En admettant une relation linéaire entre l’augmentation de température, le temps, et le CO2 (voir, sur le graphique, la quasi-linéarité de la courbe SSP-2-4.5 entre 2022 et 2100) l’interdiction des moteurs thermiques à partir de 2035, soit pendant 65 ans, améliorera donc la situation prévue de :

15 % x 0,0192 x 65 / 78  = 0,0024 degré par an, soit encore -0,156 degré en… 2100.

On pourrait se demander si l’amélioration consistant à atteindre à la fin du siècle une température moyenne de 0,156 degré plus basse constitue une performance telle que cela justifie la mise au chômage de quelques dizaines de milliers d’ouvriers de l’automobile. Et aussi si cette performance aura un effet d’entrainement tel dans le monde, que les plus gros émetteurs de CO2 ne pourront que s’incliner devant ce magnifique résultat et s’empresser d’imiter l’Europe. Personnellement, j’ai cependant certains doutes…

 

Chacun son métier et les vaches seront bien gardées

Une conclusion évidente s’impose : le problème créé vient du fait que nos députés ont élargi leur champ de décision vers un domaine qui sortait de leurs compétences.

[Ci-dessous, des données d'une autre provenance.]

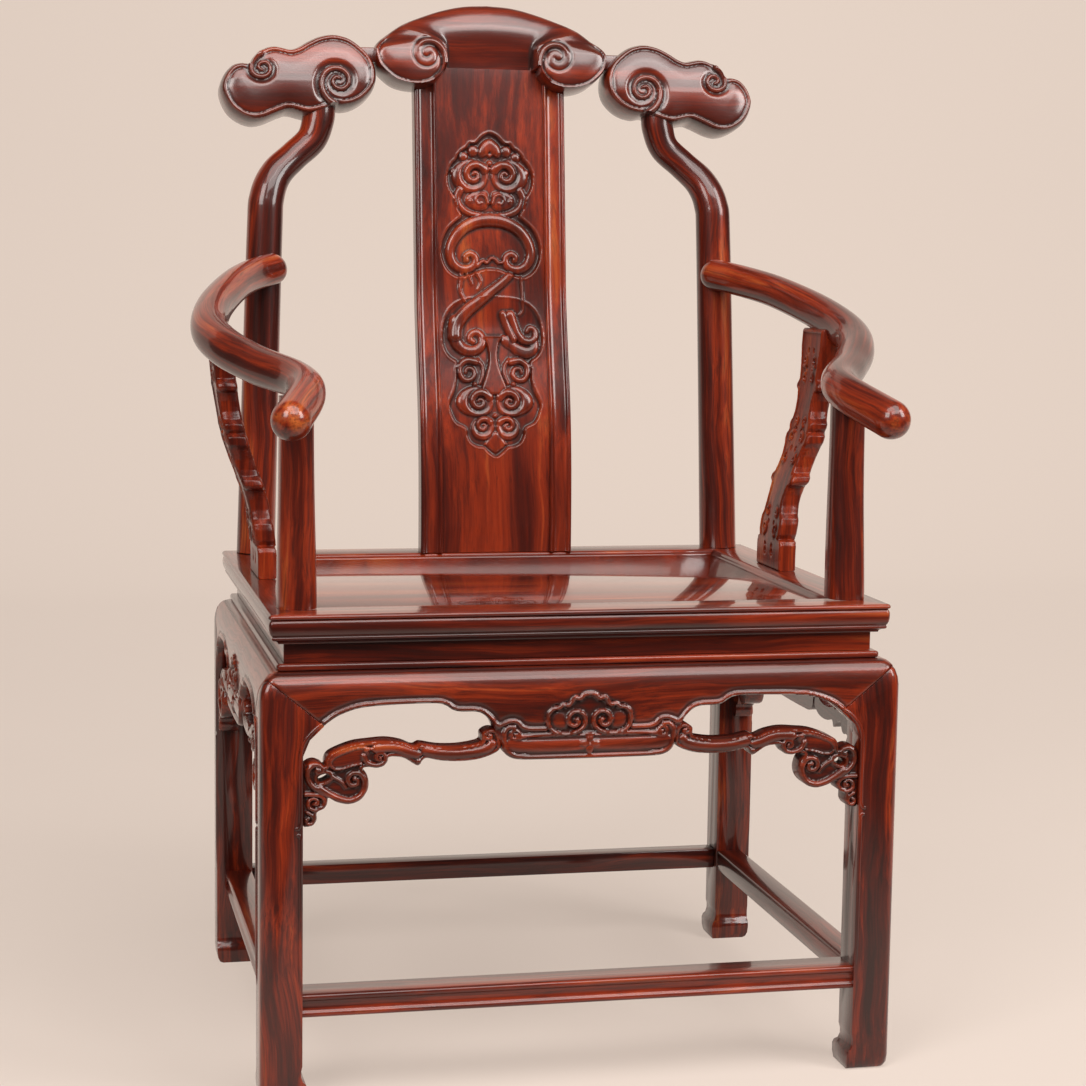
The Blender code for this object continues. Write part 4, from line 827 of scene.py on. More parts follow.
def mitred_rails(name, section, inset_by, corner, woods, place_name, sharp):
    """Four mouldings with one section, mitred round the seat; the outer corners are rounded."""
    for number, side in enumerate(("front", "right", "back", "left")):
        place = on_side(90 * number)
        half, reach = seat_half_x - inset_by, seat_half_y - inset_by
        if number % 2:
            half, reach = reach, half
        rings = []
        for station in range(-straight_steps - corner_steps, straight_steps + corner_steps + 1):
            bent = math.radians(max(0, abs(station) - straight_steps) * 45 / corner_steps)
            along = math.copysign(min(abs(station) / straight_steps, 1), station) if station else 0.0
            ring = []
            for deep, height in section:
                round_left, middle = max(corner - deep, 0.0), max(corner, deep)
                ring.append(place(along * (half - middle + round_left * math.sin(bent)),
                                  reach - middle + round_left * math.cos(bent), height))
            rings.append(ring)
        finished(lofted(name + "_" + side + "_moulded", rings, sharp), woods[number % 2], place_name,
                 name + "_" + side)


seat_front_wood = rosewood("seat_rosewood", "X", 5.9, 0.004, calm=-0.15, gloss=0.07)
seat_side_wood = rosewood("seat_side_rosewood", "Y", 2.7, 0.004, calm=-0.15, gloss=0.07)
panel_wood = rosewood("seat_panel_rosewood", "X", 8.3, 0.03, True)
mitred_rails("seat_rail", rail_section, 0.0, 5.0, (seat_front_wood, seat_side_wood), "seat_wood", 60)
mitred_rails("waist", waist_section, 17.0, 1.5, (cross_wood, depth_wood), "apron_wood", 40)
mitred_rails("bead", bead_section, 9.0, 5.0, (cross_wood, depth_wood), "apron_wood", 60)
refined(["seat_panel"], panel_wood, "seat_wood", 0.0008)
refined(["seat_batten_left", "seat_batten_right"], depth_wood, "seat_wood", 0.0008)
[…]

Dans le domaine de la gouvernance comme dans de nombreux autres domaines, chacun doit s’efforcer de rester à sa place, et exercer ses talents en fonction de ses aptitudes. Si les députés veulent améliorer les choses, et c’est leur devoir, il est important qu’ils réalisent par exemple que l’avenir n’est jamais celui qu’on imagine. De ce fait, lorsqu’on est député européen et qu’on légifère sur le domaine de l’innovation, on a le devoir d’améliorer le cadre dans lequel peut s’épanouir cette innovation, et on ne doit jamais essayer de la forcer en décrivant l’avenir sans tenir compte des changements qui apparaîtront peut-être bien entretemps. En bouclant l’avenir au moyen d’une interdiction, les députés ferment la porte à un domaine important qui pourrait comporter la solution à leur problème.

Par ailleurs, on peut aussi s’interroger sur les raisons du choix de l’Europe de commencer par réduire les émissions de CO2 en s’attaquant aux voitures individuelles qui ne représentent, nous l’avons vu, que 15 % des émissions totales européennes de CO2.

Décidément, les politiques ne sont pas doués pour manier l’innovation, et ils devraient se rendre compte que cela ne fait pas partie de leur domaine de compétence. Ils devraient également essayer de ne pas se laisser entraîner par des lobbies dont la motivation première n’est probablement pas le bien-être de la population. Je veux parler, évidemment du lobby des ONG environnementalistes.